YSPH study finds that Black Medicare patients have higher 10-year death rate after strokes | #healthcare | #elderly | #seniors
Black Medicare patients have a risk of death post-stroke of 76.4 percent, which is slightly higher than the national statistic of 75 percent, according to a recent Yale School of Public Health study.
Jessie Cheung, Staff Photographer
A study conducted by researchers at the Yale School of Public Health found that 76.4 percent of Black Medicare patients die during the 10 years after a stroke event, in comparison to the 75.4 percent death rate for white patients, 70.3 percent death rate for people of other races or ethnic groups and 75 percent overall death rate among Medicare patients.
The study, led by Judith Lichtman MPH ’88 PhD ’96, department chair of chronic disease epidemiology, utilized data from national fee-for-service Medicare billing claims of patients over 65 years of age who were discharged from the hospital with a diagnosis of ischemic stroke — which is caused by an artery blockage that prevents blood flow to the brain. The dataset spanned 2005 to 2016 and described the information of 744,044 Medicare beneficiaries. The study’s results highlight the racial disparities in the treatment of ischemic stroke, indicating that even after adjusting for comorbidities, Black people have a higher risk of dying within 10 years of a stroke.
“When we started to look at it over time, we noticed that this separation by race really seemed to happen within the first year [after stroke],” Lichtman said. “So, really, early in the recovery, it looked like there seemed to be these differences with a little bit of a higher mortality for Black patients who had an ischemic stroke. After adjusting for all of these comorbidities, we found there was an increased risk of about 4 percent higher for Blacks, so the risk of dying at 10 years was 4 percent higher for Blacks as compared to whites.”
The study graphed survival curves, which showed the survival rates of patients from discharge to 10 years after their stroke, according to Lichtman. These curves of survivorship were shown to separate early, with the white survival curve tracking higher than that of Black patients, and this trend continued throughout the 10-year period.
Lichtman explained that these results indicate that there is something going on in the first year following the stroke that might set the differing trajectories for Black and white patients in motion.
Lichtman said the study’s results have the potential to inform important policy decisions. She emphasized the importance of ensuring that all elderly patients can equitably access resources for effective prevention of comorbidities and other complications that can arise from an acute stroke event, especially in the first year following the event.
“I think what it shows us is that we often think of the acute stroke event, but I think this is telling us that that early recovery period in the first year is really important,” Lichtman said. “And I think it gives us clues that we really need to look at whether or not there are differences in utilization and access to care in the first year after having an ischemic stroke. By that I mean, do we have facilities being accessed equally? Are people going for their neurology visits? Are people going to their appointments for secondary prevention?

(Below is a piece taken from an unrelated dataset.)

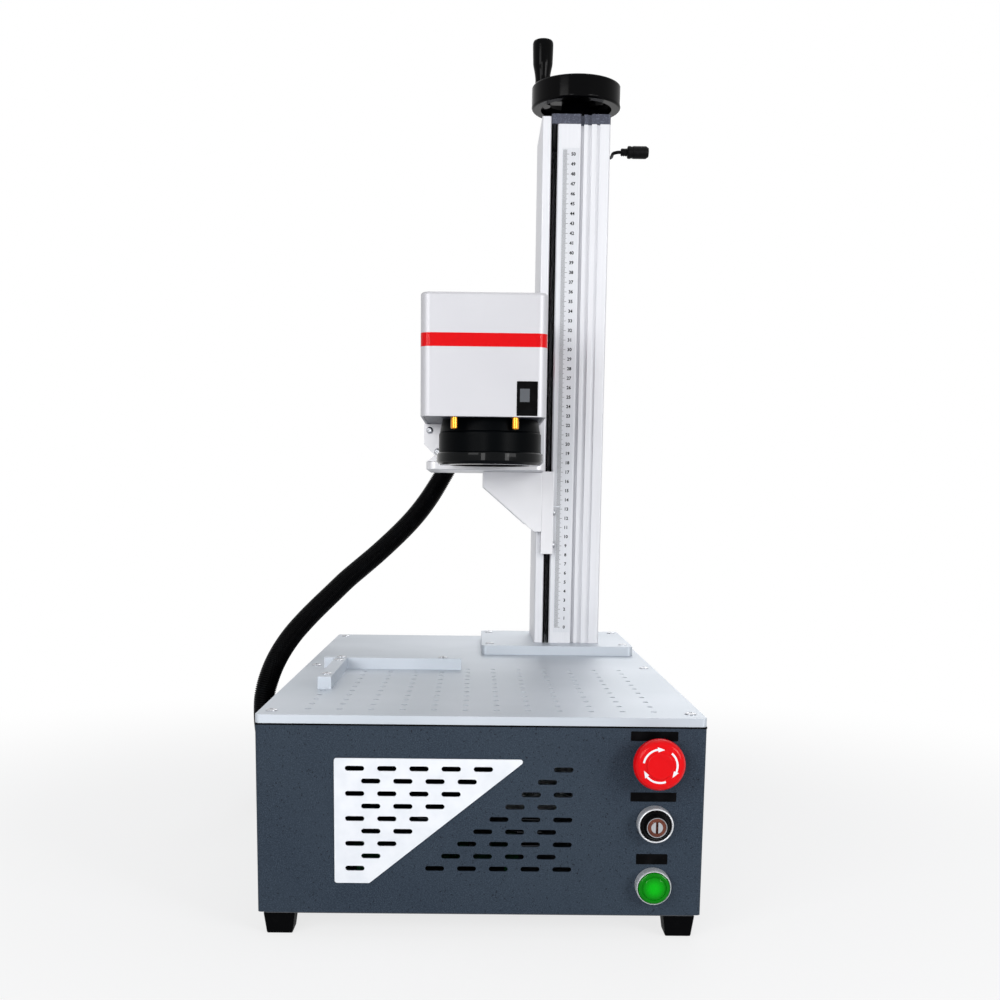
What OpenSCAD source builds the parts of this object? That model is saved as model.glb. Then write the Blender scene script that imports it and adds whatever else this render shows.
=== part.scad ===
// Laser marking machine: a cabinet base with a drilled work plate, a hand-cranked lift
// column and a marking head. Millimetres, +Z up, origin on the floor under the middle.

/* [Cabinet] */
// Width of the cabinet and of its work plate
cabinet_w = 350; // [340:1:370]
// Depth of the cabinet and of its work plate
cabinet_d = 600; // [590:1:620]
// Height of the painted cabinet without feet and work plate
cabinet_h = 150; // [148:1:165]
// Thickness of the cabinet's sheet steel
sheet_t = 1.5; // [1.2:0.1:2]
// Outside radius of the cabinet's folded front corners
cabinet_r = 3; // [2.5:0.5:5]
// Thickness of the tray that closes the cabinet below
tray_t = 2; // [1.5:0.1:3]
// How far the tray stands in from the cabinet's sides
tray_inset = 4; // [2:0.5:8]
// Height of the feet
foot_h = 18; // [14:1:24]
// Width of a foot at its top
foot_top = 25; // [22:1:28]
// Width of a foot on the floor
foot_bottom = 20.5; // [16:0.5:22]

/* [Vents] */
// Length of a vent slot
slot_l = 15; // [12:0.5:17]
// Height of a vent slot
slot_h = 4; // [3:0.5:5]
// Distance between neighbouring slots in a row
slot_pitch = 25; // [22:0.5:26]
// Distance between rows of slots
slot_row_pitch = 10; // [8:0.5:11]
// Rows of slots on the front
slot_rows = 9; // [3:2:9]
// Thickness of the white vent plate
vent_plate_t = 1; // [0.8:0.1:1.5]

/* [Work plate] */
// Thickness of the work plate
deck_t = 8; // [6:0.5:12]
// Corner radius of the work plate
deck_r = 4; // [2:0.5:6]
// Distance between the fixture holes
grid_pitch = 25; // [20:1:25]
// Fixture holes across the plate
grid_cols = 12; // [4:1:12]
// Fixture holes from front to back
grid_rows = 11; // [10:1:11]
// Diameter of a fixture hole, the core of an M6 thread
grid_hole_d = 5; // [4:0.1:5]
// Distance from the plate's front edge to the first row of holes
grid_front = 30; // [20:1:32]
// Width of the square stop bars
stop_w = 12; // [10:0.5:14]
// Height of the stop bars
stop_h = 11; // [8:0.5:14]
// Length of the cross stop bar
stop_cross_l = 135; // [120:1:150]
// Length of the side stop bar
stop_side_l = 138; // [130:1:150]

/* [Controls] */
// Diameter of the emergency stop button
estop_d = 40; // [36:1:42]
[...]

There must be something in that early window of care that really sets somebody up for their long-term trajectory.”
Lichtman’s team of research scientists who analyzed the data for the study included Erica Leifheit GRD ’10 and graduate student Andrew Arakaki MPH ’20.
Arakaki emphasized that the study revealed racial differences in survival that were evident within the first year of follow-up, which indicates that race differences in secondary prevention and rehabilitation services immediately following discharge may impact long-term survival experiences for Black patients.
“This study underscores the need to better understand contributors of racial disparities in long-term mortality following ischemic stroke beyond sociodemographic and clinical characteristics,” Arakaki wrote in an email to the News. “There could be differences in healthcare utilization or care seeking behaviors that drive these differences.”
This study was among the first United States-based studies that aimed to assess the 10-year outcome in terms of mortality following ischemic stroke in elderly patients, according to Arakaki. Lichtman said that many other investigations study stroke as an acute event and look at its impacts in the short term, but it is also important to analyze outcomes of strokes after a few years.
Lichtman said that the study’s results demonstrate the need to “dig deeper” into the level of care that stroke survivors receive within the first year after their medical incident.
Another collaborator, Larry Goldstein, is a neurologist at the University of Kentucky who worked on the clinical context of the study and aided with data interpretation.
Goldstein and Arakaki were not too surprised by the results. According to Arakaki, the overall 10-year mortality rate in the study was consistent with rates observed in international cohorts of elderly adults. However, both researchers said most of these studies were done in racially homogenous European populations.
“African Americans have a higher burden of stroke than Americans from other self-identified race-ethnic groups,” Goldstein wrote in an email to the News. “Continuing to aggressively address opportunities for primary and secondary prevention are important strategies.”
The study was funded by the American Heart Association and the National Institute on Aging of the National Institutes of Health.